Let's examine what these three cut statements do: f1 is everything prior to the first quote mark; f2 is everything that's been quoted, and f3 is everything after the quoted passage. In the case of the Linux Journal subscription, it'd look like this:

f1=4/10/14,subscriptions,
f2=1,300.99
f3=,Linux Journal

That's just about all of the hard work done because now you safely can strip the commas from f2 without affecting the rest of the line, safely stored in f1 and f3.

Then it all can be reassembled in a single line:

echo $f1`echo $f2|sed 's/,//g'`$f3

Remember here that the backticks denote a sequence that's going to be passed to a subshell and its output substituted.
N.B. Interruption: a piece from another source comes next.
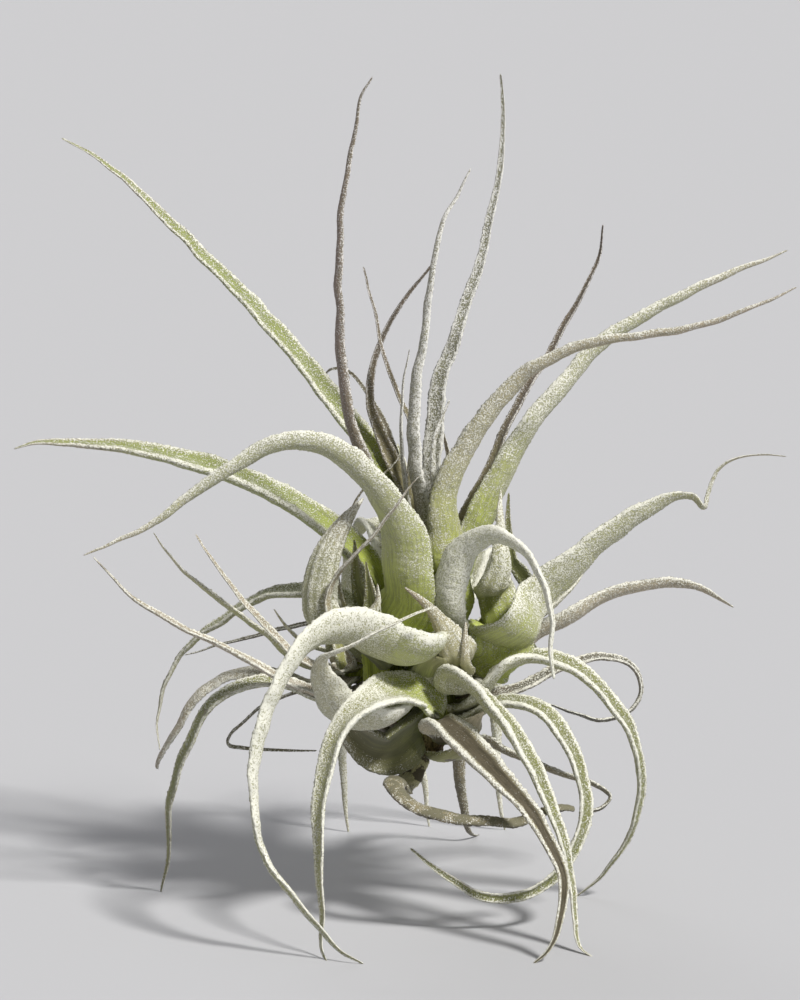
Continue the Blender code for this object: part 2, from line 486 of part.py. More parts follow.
def make_stem(plant):
    """The stem as a turned profile, with its side shoots joined on."""
    mesh = bpy.data.meshes.new("stem")
    outline = bmesh.new()
    corners = [outline.verts.new((r * MM, 0, h * MM)) for r, h in STEM_PROFILE]
    for above, below in zip(corners, corners[1:]):
        outline.edges.new((above, below))
    outline.to_mesh(mesh)
    outline.free()
    stem = bpy.data.objects.new("stem", mesh)
    plant.objects.link(stem)
    turn = stem.modifiers.new("turned", "SCREW")
    turn.steps = STEM_SIDES
    turn.render_steps = STEM_SIDES
    turn.use_merge_vertices = True
    turn.merge_threshold = STEM_MERGE
    shoots = bpy.data.collections.new("shoots")
    bpy.context.scene.collection.children.link(shoots)
    for number, (start, end) in enumerate(SHOOTS):
        start, end = np.array(start) * MM, np.array(end) * MM
        axis = end - start
        length = float(np.linalg.norm(axis))
        cone = bmesh.new()
        bmesh.ops.create_cone(cone, cap_ends=True, segments=SHOOT_SIDES, radius1=SHOOT_RADIUS * MM,
                              radius2=SHOOT_RADIUS * SHOOT_TAPER * MM, depth=length)
        shoot_mesh = bpy.data.meshes.new(f"shoot_{number}")
        cone.to_mesh(shoot_mesh)
        cone.free()
        shoot = bpy.data.objects.new(f"shoot_{number}", shoot_mesh)
        shoots.objects.link(shoot)
        shoot.location = (start + end) / 2
        shoot.rotation_mode = "XYZ"
        shoot.rotation_euler = (0, math.acos(axis[2] / length), math.atan2(axis[1], axis[0]))
        shoot.hide_render = True
        shoot.display_type = "WIRE"
        join = stem.modifiers.new(f"joined_{number}", "BOOLEAN")
        join.operation = "UNION"
        join.object = shoot
    stem.data.materials.append(make_material("stem", STEM_COLOUR, STEM_ROUGHNESS))
    return stem


def mesh_in_mm(obj):
    """An object's evaluated corners and faces, in millimetres."""
    bpy.context.view_layer.update()
    evaluated = obj.evaluated_get(bpy.context.evaluated_depsgraph_get())
    mesh = evaluated.to_mesh()
    corners = np.array([tuple(v.co) for v in mesh.vertices]) / MM
    faces = [tuple(p.vertices) for p in mesh.polygons]
    evaluated.to_mesh_clear()
    return corners, faces


def make_leaf(plant, leaf, shift):
    corners, faces, _ = leaf_skin(leaf)
    shape = bmesh.new()
    verts = [shape.verts.new((corner + shift) * MM) for corner in corners]
    for corner_numbers in faces:
        shape.faces.new([verts[k] for k in corner_numbers])
    bmesh.ops.recalc_face_normals(shape, faces=shape.faces)
    mesh = bpy.data.meshes.new(leaf.name)
    shape.to_mesh(mesh)
    shape.free()
    mesh.shade_smooth()
    obj = bpy.data.objects.new(leaf.name, mesh)
    plant.objects.link(obj)
    colour, roughness = KINDS[leaf.kind]
    mesh.materials.append(make_material(leaf.name, colour, roughness))


def main():
    clear_scene()
    plant = bpy.data.collections.new("air_plant")
    bpy.context.scene.collection.children.link(plant)
    stem = make_stem(plant)
    for leaf in LEAVES:
        leaf.points = stations(leaf)
    make_room(LEAVES, mesh_in_mm(stem))
    for leaf in LEAVES:
        if leaf.rests:
            bed_down(leaf)
    everything = np.vstack([leaf_skin(leaf)[0] for leaf in LEAVES])
    low, high = everything.min(axis=0), everything.max(axis=0)
    shift = -np.array([(low[0] + high[0]) / 2, (low[1] + high[1]) / 2, low[2]])
    stem.location = shift * MM
    for obj in bpy.data.collections["shoots"].objects:
        obj.location = [place + move * MM for place, move in zip(obj.location, shift)]
    for leaf in LEAVES:
        make_leaf(plant, leaf, shift)


main()
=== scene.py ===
"""Air plant: a clump of silver-scaled leaves on one short stem, resting on its drooping leaves.

Lengths are metres unless a name or a comment says millimetres. +Z is up and +Y is the plant's
back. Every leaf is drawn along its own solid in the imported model.
"""

import math

import bmesh
import bpy
import numpy as np
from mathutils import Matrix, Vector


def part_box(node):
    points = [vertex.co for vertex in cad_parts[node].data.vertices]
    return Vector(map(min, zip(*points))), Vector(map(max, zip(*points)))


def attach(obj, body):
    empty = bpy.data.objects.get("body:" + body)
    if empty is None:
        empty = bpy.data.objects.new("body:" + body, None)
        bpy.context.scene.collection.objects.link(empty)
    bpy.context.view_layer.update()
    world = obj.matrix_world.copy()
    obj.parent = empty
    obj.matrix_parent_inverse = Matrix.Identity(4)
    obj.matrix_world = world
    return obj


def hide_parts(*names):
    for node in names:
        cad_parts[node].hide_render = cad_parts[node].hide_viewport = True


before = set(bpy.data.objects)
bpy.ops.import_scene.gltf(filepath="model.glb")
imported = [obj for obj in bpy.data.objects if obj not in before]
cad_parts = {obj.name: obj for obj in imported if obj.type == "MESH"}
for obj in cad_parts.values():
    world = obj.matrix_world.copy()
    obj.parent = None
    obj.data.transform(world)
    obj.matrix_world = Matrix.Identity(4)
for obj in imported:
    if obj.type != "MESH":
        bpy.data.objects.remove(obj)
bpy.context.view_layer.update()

# ---------------------------------------------------------------------------------------------
# The stem. A short woody stalk, branched low down for the two pups, and ringed by the scars and
# torn fibres of the leaves it has shed. It carries every leaf.
# ---------------------------------------------------------------------------------------------

MM = 0.001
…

With the Linux Journal line, the output is exactly as desired:

4/10/14,subscriptions,1300.99,Linux Journal

It turns out that's the solution, and you now have all the basic pieces of the script itself. Actually, there's no need to separate out files with quoted lines versus those that don't have quotes because that can be done within the script itself.

And so, here's the succinct script that can fix the CSV file quickly and easily:

#!/bin/sh
# fix CSV files with embedded commas
while read inline
do
  if [ ! -z "$(echo $inline | grep \")" ] 
  then
    f1=$(echo $inline | cut -d\" -f1)
    f2=$(echo $inline | cut -d\" -f2)
    f3=$(echo $inline | cut -d\" -f3)
    echo $f1`echo $f2|sed 's/,//g'`$f3
  else
    echo $inline
  fi
done
exit 0

Does it work? Let's give it a whirl:

$ sh fix-csv-commas.sh < expenses.csv 
4/7/14,subscriptions,199.99,Ask Dave Taylor Monthly
4/10/14,subscriptions,1300.99,Linux Journal

And there you go. As for me, well, it's back to finishing up my taxes now that I've managed to burn a few hours creating this useful “CSV-Fixer” script.